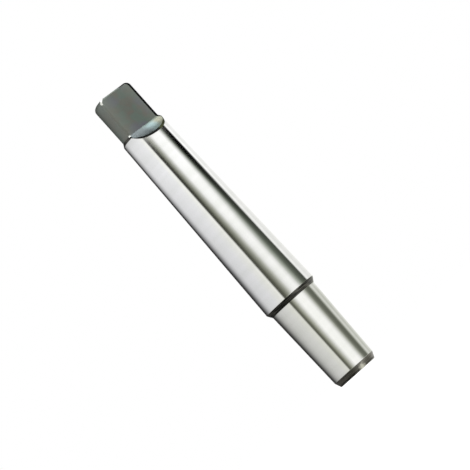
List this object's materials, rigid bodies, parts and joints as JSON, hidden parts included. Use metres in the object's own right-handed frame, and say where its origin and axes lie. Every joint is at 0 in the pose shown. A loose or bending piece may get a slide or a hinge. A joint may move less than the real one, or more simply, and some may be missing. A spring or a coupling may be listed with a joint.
{
  "type": "drill chuck arbor",
  "caption": "Steel drill chuck arbor: a long ground taper shank with a flat-sided driving tang at one end and a short ground taper for the chuck at the other.",
  "frame": {"origin": "centre of the flat face at the chuck end, on the axis", "axes": "+Z along the axis from the chuck end to the tang; the tang's two flats face +Y and -Y"},
  "size_m": [0.018, 0.018, 0.11],
  "materials": {
    "ground_steel": "tapers ground bright, with the tang, both bevels and the end faces left in a dark oxide"
  },
  "bodies": {
    "root": {"arbor": "ground_steel"}
  },
  "joints": []
}
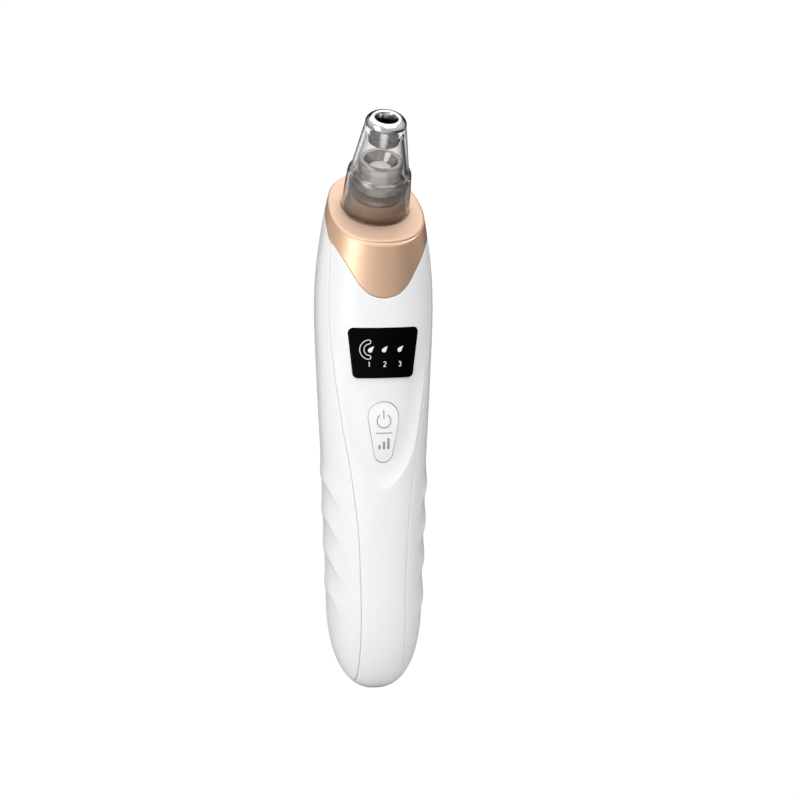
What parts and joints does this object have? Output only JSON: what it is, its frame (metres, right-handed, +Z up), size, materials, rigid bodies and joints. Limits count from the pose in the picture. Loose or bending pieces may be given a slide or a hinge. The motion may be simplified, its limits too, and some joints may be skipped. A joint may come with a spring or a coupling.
{
  "type": "blackhead vacuum extractor",
  "caption": "Hand-held pore suction device: two-shell grip body, slanted metallic collar, clear suction cone with a ring tip, display window, push button and internal diaphragm pump.",
  "frame": {"origin": "centre of the charging opening in the flat at the bottom of the body, on the body's vertical axis", "axes": "+Z up along the body, -Y towards the display and the way the head leans, +X to the right as the display is faced"},
  "size_m": [0.0342, 0.0422, 0.1698],
  "materials": {
    "white_shell": "satin gloss",
    "rose_gold": "satin plated",
    "black_lens": "glossy",
    "white_button": "satin",
    "smoked_clear": "clear, lightly smoked",
    "chrome": "polished",
    "grey_plastic": "satin",
    "black_plastic": "moulded",
    "nylon": "moulded",
    "silicone": "soft",
    "dark_rubber": "soft",
    "foam": "open cell",
    "circuit_board": "solder mask",
    "led": "clear",
    "steel": "plated",
    "magnet": "ferrite",
    "copper": "enamelled",
    "bronze": "sintered",
    "cell_wrap": "shrink wrap",
    "red_wire": "insulation"
  },
  "bodies": {
    "housing": {"front_shell": "white_shell", "rear_shell": "white_shell", "collar": "rose_gold", "display_window": "black_lens", "spout": "grey_plastic", "spout_seal": "dark_rubber", "spout_nut": "black_plastic", "filter_sponge": "foam", "suction_tube": "silicone", "inner_frame": "black_plastic", "display_board": "circuit_board", "display_leds": "led", "board_screws": "steel", "tact_switch_body": "steel", "battery_cell": "cell_wrap", "battery_tabs": "steel", "battery_leads": "red_wire", "charge_board": "circuit_board", "charging_socket": "steel", "motor_can": "steel", "motor_end_cap": "nylon", "motor_bearings": "bronze", "motor_magnets": "magnet", "motor_brushes": "bronze", "motor_leads": "red_wire", "crank_housing": "nylon", "diaphragm": "dark_rubber", "valve_plate": "nylon", "valve_flaps": "silicone", "pump_cover": "nylon", "pump_screws": "steel"},
    "probe": {"probe_cup": "smoked_clear", "probe_tip": "chrome"},
    "button": {"power_button": "white_button"},
    "switch_plunger": {"tact_switch_plunger": "black_plastic"},
    "rotor": {"motor_shaft": "steel", "motor_armature": "steel", "motor_windings": "copper", "motor_commutator": "copper", "crank": "bronze"},
    "wobble": {"wobble_plate": "nylon"}
  },
  "joints": [
    {"name": "probe_pull", "type": "slide", "parent": "housing", "child": "probe", "axis": [0, -0.5446, 0.8387], "range_m": [0, 0.03]},
    {"name": "button_press", "type": "slide", "parent": "housing", "child": "button", "axis": [0, 1, 0], "range_m": [0, 0.0003]},
    {"name": "switch_press", "type": "slide", "parent": "housing", "child": "switch_plunger", "axis": [0, 1, 0], "range_m": [0, 0.0003]},
    {"name": "crank_spin", "type": "hinge", "parent": "housing", "child": "rotor", "pos_m": [0, 0.003, 0.1], "axis": [0, 0, 1], "continuous": true},
    {"name": "wobble_spin", "type": "hinge", "parent": "rotor", "child": "wobble", "pos_m": [0, 0.003, 0.1], "axis": [0.0872, 0, 0.9962], "continuous": true}
  ],
  "couplings": [
    {"joint": "switch_press", "follows": "button_press", "ratio": 1},
    {"joint": "wobble_spin", "follows": "crank_spin", "ratio": -1}
  ]
}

•••

Output every line above without altering anything.

■ OUTPUT:
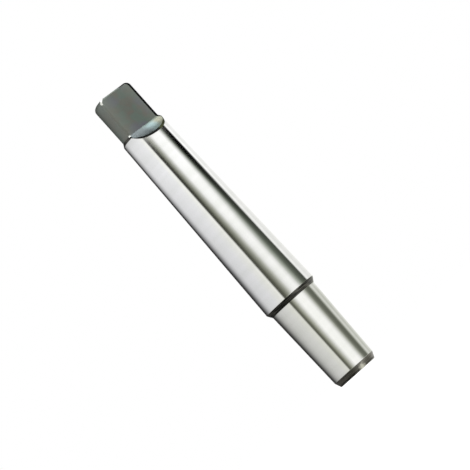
List this object's materials, rigid bodies, parts and joints as JSON, hidden parts included. Use metres in the object's own right-handed frame, and say where its origin and axes lie. Every joint is at 0 in the pose shown. A loose or bending piece may get a slide or a hinge. A joint may move less than the real one, or more simply, and some may be missing. A spring or a coupling may be listed with a joint.
{
  "type": "drill chuck arbor",
  "caption": "Steel drill chuck arbor: a long ground taper shank with a flat-sided driving tang at one end and a short ground taper for the chuck at the other.",
  "frame": {"origin": "centre of the flat face at the chuck end, on the axis", "axes": "+Z along the axis from the chuck end to the tang; the tang's two flats face +Y and -Y"},
  "size_m": [0.018, 0.018, 0.11],
  "materials": {
    "ground_steel": "tapers ground bright, with the tang, both bevels and the end faces left in a dark oxide"
  },
  "bodies": {
    "root": {"arbor": "ground_steel"}
  },
  "joints": []
}
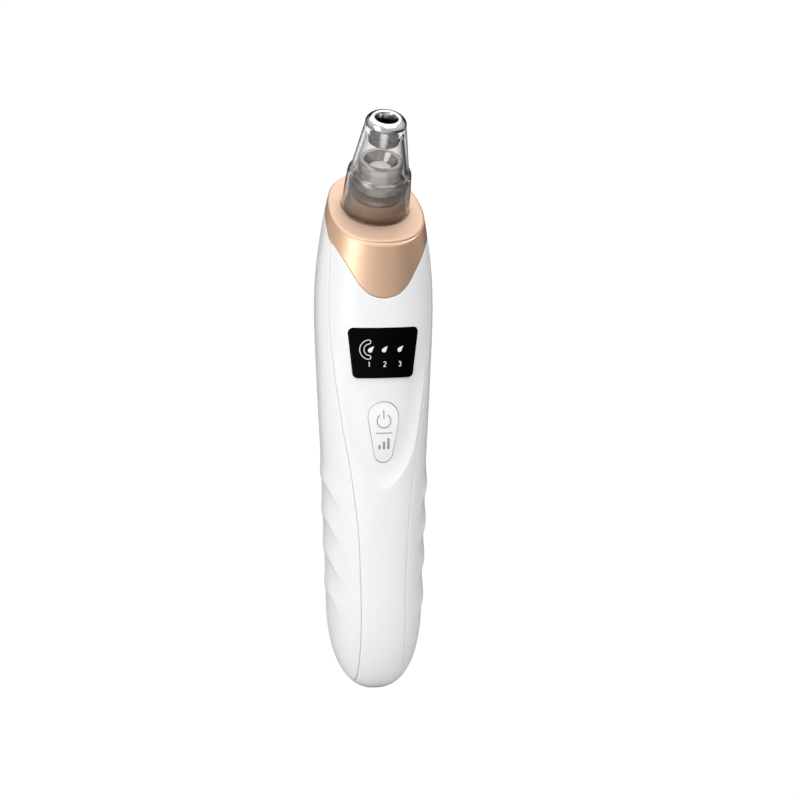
What parts and joints does this object have? Output only JSON: what it is, its frame (metres, right-handed, +Z up), size, materials, rigid bodies and joints. Limits count from the pose in the picture. Loose or bending pieces may be given a slide or a hinge. The motion may be simplified, its limits too, and some joints may be skipped. A joint may come with a spring or a coupling.
{
  "type": "blackhead vacuum extractor",
  "caption": "Hand-held pore suction device: two-shell grip body, slanted metallic collar, clear suction cone with a ring tip, display window, push button and internal diaphragm pump.",
  "frame": {"origin": "centre of the charging opening in the flat at the bottom of the body, on the body's vertical axis", "axes": "+Z up along the body, -Y towards the display and the way the head leans, +X to the right as the display is faced"},
  "size_m": [0.0342, 0.0422, 0.1698],
  "materials": {
    "white_shell": "satin gloss",
    "rose_gold": "satin plated",
    "black_lens": "glossy",
    "white_button": "satin",
    "smoked_clear": "clear, lightly smoked",
    "chrome": "polished",
    "grey_plastic": "satin",
    "black_plastic": "moulded",
    "nylon": "moulded",
    "silicone": "soft",
    "dark_rubber": "soft",
    "foam": "open cell",
    "circuit_board": "solder mask",
    "led": "clear",
    "steel": "plated",
    "magnet": "ferrite",
    "copper": "enamelled",
    "bronze": "sintered",
    "cell_wrap": "shrink wrap",
    "red_wire": "insulation"
  },
  "bodies": {
    "housing": {"front_shell": "white_shell", "rear_shell": "white_shell", "collar": "rose_gold", "display_window": "black_lens", "spout": "grey_plastic", "spout_seal": "dark_rubber", "spout_nut": "black_plastic", "filter_sponge": "foam", "suction_tube": "silicone", "inner_frame": "black_plastic", "display_board": "circuit_board", "display_leds": "led", "board_screws": "steel", "tact_switch_body": "steel", "battery_cell": "cell_wrap", "battery_tabs": "steel", "battery_leads": "red_wire", "charge_board": "circuit_board", "charging_socket": "steel", "motor_can": "steel", "motor_end_cap": "nylon", "motor_bearings": "bronze", "motor_magnets": "magnet", "motor_brushes": "bronze", "motor_leads": "red_wire", "crank_housing": "nylon", "diaphragm": "dark_rubber", "valve_plate": "nylon", "valve_flaps": "silicone", "pump_cover": "nylon", "pump_screws": "steel"},
    "probe": {"probe_cup": "smoked_clear", "probe_tip": "chrome"},
    "button": {"power_button": "white_button"},
    "switch_plunger": {"tact_switch_plunger": "black_plastic"},
    "rotor": {"motor_shaft": "steel", "motor_armature": "steel", "motor_windings": "copper", "motor_commutator": "copper", "crank": "bronze"},
    "wobble": {"wobble_plate": "nylon"}
  },
  "joints": [
    {"name": "probe_pull", "type": "slide", "parent": "housing", "child": "probe", "axis": [0, -0.5446, 0.8387], "range_m": [0, 0.03]},
    {"name": "button_press", "type": "slide", "parent": "housing", "child": "button", "axis": [0, 1, 0], "range_m": [0, 0.0003]},
    {"name": "switch_press", "type": "slide", "parent": "housing", "child": "switch_plunger", "axis": [0, 1, 0], "range_m": [0, 0.0003]},
    {"name": "crank_spin", "type": "hinge", "parent": "housing", "child": "rotor", "pos_m": [0, 0.003, 0.1], "axis": [0, 0, 1], "continuous": true},
    {"name": "wobble_spin", "type": "hinge", "parent": "rotor", "child": "wobble", "pos_m": [0, 0.003, 0.1], "axis": [0.0872, 0, 0.9962], "continuous": true}
  ],
  "couplings": [
    {"joint": "switch_press", "follows": "button_press", "ratio": 1},
    {"joint": "wobble_spin", "follows": "crank_spin", "ratio": -1}
  ]
}